Here it is useful to mention that the Buddha in one place clearly states that there are some people in this world who are capable of entering into the Right Way or the ‘Path to Perfection’ (sammatta niyama) whether they get an opportunity to see a Tathagata (= Buddha) or not, whether they get an opportunity to listen to his teaching or not. Once a person enters the ‘Right Way’, he will ultimately attain the Enlightenment, complete Perfection, arahantship.

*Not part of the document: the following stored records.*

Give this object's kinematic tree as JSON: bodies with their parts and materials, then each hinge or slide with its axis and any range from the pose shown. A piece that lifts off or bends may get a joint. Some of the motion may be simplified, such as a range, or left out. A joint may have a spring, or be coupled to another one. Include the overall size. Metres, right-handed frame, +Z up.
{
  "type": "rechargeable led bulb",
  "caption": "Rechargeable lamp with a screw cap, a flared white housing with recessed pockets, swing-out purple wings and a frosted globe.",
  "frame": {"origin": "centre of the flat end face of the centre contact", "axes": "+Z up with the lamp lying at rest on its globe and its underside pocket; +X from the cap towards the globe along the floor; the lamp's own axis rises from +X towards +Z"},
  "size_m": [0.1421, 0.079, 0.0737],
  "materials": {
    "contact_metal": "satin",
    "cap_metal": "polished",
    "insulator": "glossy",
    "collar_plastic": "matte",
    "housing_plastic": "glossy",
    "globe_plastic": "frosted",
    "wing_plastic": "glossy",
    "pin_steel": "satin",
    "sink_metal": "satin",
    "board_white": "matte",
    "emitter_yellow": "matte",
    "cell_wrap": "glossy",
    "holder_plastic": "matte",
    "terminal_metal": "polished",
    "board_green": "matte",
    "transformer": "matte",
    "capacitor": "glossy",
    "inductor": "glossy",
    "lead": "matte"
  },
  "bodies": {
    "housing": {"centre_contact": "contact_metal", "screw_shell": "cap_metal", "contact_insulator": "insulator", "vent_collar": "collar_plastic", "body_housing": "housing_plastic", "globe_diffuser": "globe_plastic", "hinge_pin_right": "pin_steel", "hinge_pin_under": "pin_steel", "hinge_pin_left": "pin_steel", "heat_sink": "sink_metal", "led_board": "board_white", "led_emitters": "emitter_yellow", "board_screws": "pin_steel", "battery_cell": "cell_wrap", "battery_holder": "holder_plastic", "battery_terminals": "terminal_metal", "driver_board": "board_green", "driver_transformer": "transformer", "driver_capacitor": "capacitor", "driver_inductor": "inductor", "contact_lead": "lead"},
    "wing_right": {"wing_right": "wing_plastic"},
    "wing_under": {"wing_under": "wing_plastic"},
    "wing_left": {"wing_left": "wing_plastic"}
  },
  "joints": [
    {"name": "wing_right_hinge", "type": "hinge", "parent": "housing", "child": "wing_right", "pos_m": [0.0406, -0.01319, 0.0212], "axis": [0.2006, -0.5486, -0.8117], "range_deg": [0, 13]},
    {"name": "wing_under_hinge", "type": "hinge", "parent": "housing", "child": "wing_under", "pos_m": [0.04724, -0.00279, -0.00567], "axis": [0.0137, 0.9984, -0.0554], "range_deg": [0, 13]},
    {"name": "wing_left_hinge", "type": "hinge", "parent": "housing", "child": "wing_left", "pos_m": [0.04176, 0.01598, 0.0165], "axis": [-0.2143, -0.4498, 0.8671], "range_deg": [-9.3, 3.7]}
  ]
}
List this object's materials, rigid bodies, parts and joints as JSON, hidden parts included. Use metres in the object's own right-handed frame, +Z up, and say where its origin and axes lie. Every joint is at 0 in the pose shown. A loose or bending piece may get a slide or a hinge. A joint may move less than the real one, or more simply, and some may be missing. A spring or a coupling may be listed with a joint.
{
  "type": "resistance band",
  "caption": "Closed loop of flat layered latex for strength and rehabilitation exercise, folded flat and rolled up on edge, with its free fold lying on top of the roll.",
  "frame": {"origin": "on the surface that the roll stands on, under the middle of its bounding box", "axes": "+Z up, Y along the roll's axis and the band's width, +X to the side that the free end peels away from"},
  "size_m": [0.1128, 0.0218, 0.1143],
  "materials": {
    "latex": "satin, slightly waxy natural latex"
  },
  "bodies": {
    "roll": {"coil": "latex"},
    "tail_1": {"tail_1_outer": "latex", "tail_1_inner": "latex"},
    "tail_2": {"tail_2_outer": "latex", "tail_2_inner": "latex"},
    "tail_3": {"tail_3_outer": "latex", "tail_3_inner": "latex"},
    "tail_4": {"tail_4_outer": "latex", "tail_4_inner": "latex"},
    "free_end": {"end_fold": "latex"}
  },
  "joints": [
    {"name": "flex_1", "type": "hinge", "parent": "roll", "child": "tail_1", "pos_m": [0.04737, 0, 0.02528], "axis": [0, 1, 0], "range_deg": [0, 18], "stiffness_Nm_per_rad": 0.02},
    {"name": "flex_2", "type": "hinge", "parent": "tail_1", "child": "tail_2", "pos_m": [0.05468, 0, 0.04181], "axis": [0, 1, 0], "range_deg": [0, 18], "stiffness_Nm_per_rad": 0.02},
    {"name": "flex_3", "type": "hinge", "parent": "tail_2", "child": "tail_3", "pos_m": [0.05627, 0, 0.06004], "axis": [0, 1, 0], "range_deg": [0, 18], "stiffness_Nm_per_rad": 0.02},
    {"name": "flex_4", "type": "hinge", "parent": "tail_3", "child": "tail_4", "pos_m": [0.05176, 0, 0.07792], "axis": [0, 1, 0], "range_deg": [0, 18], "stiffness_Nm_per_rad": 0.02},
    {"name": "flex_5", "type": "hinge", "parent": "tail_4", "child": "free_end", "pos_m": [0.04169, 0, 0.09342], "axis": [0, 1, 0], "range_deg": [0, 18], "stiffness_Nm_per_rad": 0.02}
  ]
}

The Buddha states elsewhere: If any person reflects on conditioned things (sankhara) as impermanent, and unsatisfactory (dukkha), and on all things (dhamma, both conditioned and unconditioned) as without self (anatta), it is possible that he will get a mental disposition conforming to that reflection (anulomika khanti); and when he gets such a mental disposition, it is possible that he will attain the states of ‘Stream-Entrant’ (sotapatti), ‘Once-Returner’ (sakadagami), Non-Returner (anagami) and Perfect One (arahant).

But it must be clearly admitted here that persons who can achieve this perfection alone by themselves are extremely rare. With these few exceptions, all other people need the Teaching of a Perfectly Enlightened One (Buddha) and the guidance of an experienced master.